Aquella Iglesia que no tenga fuerza para predicar el Evangelio de Cristo -éste: no hay otro-, sino que abundando en falsificaciones y silencios, decaiga en un eticismo naturalista, languidecerá más y más en la vida que de Dios procede, perderá un año tras otro muchos de sus fieles, apenas se mostrará fecunda en nuevos hijos y, por supuesto, no tendrá vocaciones apostólicas. Habrá, pues, de ser re-evangelizada o bien desde fuera, o bien por aquel Resto que Dios en ella guarda, y a veces oculta, con muy especial providencia

El Cristo del Apocalipsis llama a conversión a las Iglesias

El Nuevo Testamento se termina con el Apocalipsis. Y este breve escrito va a cerrarse también con ese libro inspirado. Cuando el Cristo del Apocalipsis escribe a las siete Iglesias de Asia, va mezclando a un tiempo elogios y recriminaciones.
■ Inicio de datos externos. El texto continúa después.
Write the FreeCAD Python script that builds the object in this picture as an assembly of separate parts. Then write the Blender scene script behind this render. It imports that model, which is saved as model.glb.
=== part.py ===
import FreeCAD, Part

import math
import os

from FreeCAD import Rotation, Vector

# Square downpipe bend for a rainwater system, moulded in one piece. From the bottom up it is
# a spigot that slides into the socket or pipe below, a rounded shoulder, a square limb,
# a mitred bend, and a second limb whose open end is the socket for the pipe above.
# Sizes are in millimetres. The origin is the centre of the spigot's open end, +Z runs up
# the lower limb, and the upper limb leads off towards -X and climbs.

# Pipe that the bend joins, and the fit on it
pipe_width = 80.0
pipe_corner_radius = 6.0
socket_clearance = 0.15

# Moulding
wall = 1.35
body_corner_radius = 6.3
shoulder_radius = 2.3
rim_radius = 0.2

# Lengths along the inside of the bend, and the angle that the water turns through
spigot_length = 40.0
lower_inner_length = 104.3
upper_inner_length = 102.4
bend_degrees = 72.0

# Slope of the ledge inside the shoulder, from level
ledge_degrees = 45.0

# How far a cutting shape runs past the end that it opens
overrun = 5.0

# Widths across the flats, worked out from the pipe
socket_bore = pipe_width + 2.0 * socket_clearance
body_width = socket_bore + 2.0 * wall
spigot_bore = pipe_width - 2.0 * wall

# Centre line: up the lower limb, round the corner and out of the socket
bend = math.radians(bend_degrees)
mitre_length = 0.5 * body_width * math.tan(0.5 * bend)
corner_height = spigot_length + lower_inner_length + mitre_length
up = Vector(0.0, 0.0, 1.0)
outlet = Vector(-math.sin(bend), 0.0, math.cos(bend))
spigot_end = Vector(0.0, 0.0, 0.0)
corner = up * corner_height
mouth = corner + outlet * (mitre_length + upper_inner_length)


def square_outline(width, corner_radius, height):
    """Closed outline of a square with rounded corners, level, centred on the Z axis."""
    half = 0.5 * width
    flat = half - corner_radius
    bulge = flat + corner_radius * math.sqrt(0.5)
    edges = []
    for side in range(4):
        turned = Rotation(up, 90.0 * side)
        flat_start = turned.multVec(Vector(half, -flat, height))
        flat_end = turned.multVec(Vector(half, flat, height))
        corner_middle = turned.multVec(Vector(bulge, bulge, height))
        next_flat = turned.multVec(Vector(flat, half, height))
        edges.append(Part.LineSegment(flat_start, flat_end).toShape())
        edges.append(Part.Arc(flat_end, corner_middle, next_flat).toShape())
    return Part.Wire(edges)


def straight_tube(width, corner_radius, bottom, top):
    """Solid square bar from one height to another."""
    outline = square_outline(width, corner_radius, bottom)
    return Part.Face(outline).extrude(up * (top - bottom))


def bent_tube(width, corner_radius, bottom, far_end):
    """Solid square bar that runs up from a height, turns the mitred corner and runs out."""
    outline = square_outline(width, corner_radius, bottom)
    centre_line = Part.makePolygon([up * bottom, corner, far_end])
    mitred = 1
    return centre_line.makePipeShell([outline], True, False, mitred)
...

Sólo a dos de las Iglesias dirige únicamente acusaciones, y aún así, lo hace con inmenso amor... A una y a otra no les exige cambios organizativos, modificaciones de imagen, método o lenguaje, o cosas semejantes, sino simplemente fidelidad a la doctrina recibida, y vuelta al amor primero.
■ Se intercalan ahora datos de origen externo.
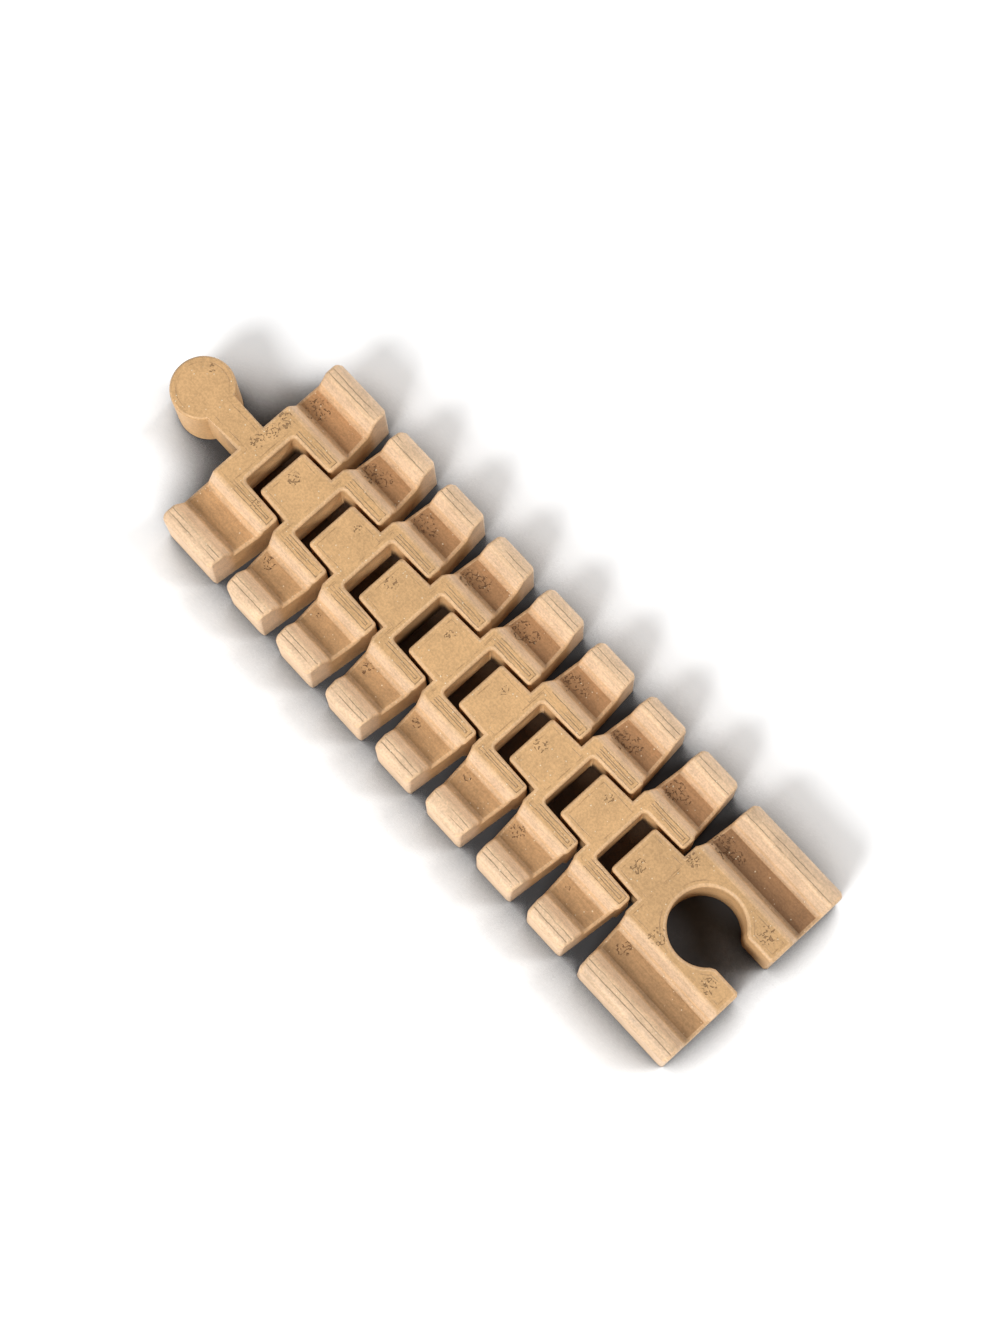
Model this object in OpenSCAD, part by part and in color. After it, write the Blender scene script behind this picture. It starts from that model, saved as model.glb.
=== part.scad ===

«Al Angel de la Iglesia de Sardes escribe: Tienes nombre como de quien vive, pero estás muerto. Ponte en vela, reanima lo que te queda y está a punto de morir. Acuérdate de cómo recibiste y oíste mi Palabra: guárdala y arrepiéntete» (3,1-6).

«Al Angel de la Iglesia de Laodicea escribe: Puesto que eres tibio, y no frío ni caliente, voy a vomitarte de mi boca. Tú dices: "Me he enriquecido, nada me falta". Y no te das cuenta de que eres un desgraciado, digno de compasión, pobre, ciego y desnudo... Sé ferviente y arrepiéntete. Mira que estoy a la puerta y llamo. Si alguno oye mi voz y me abre la puerta, entraré en su casa y cenaré con él y él conmigo» (3,14-22).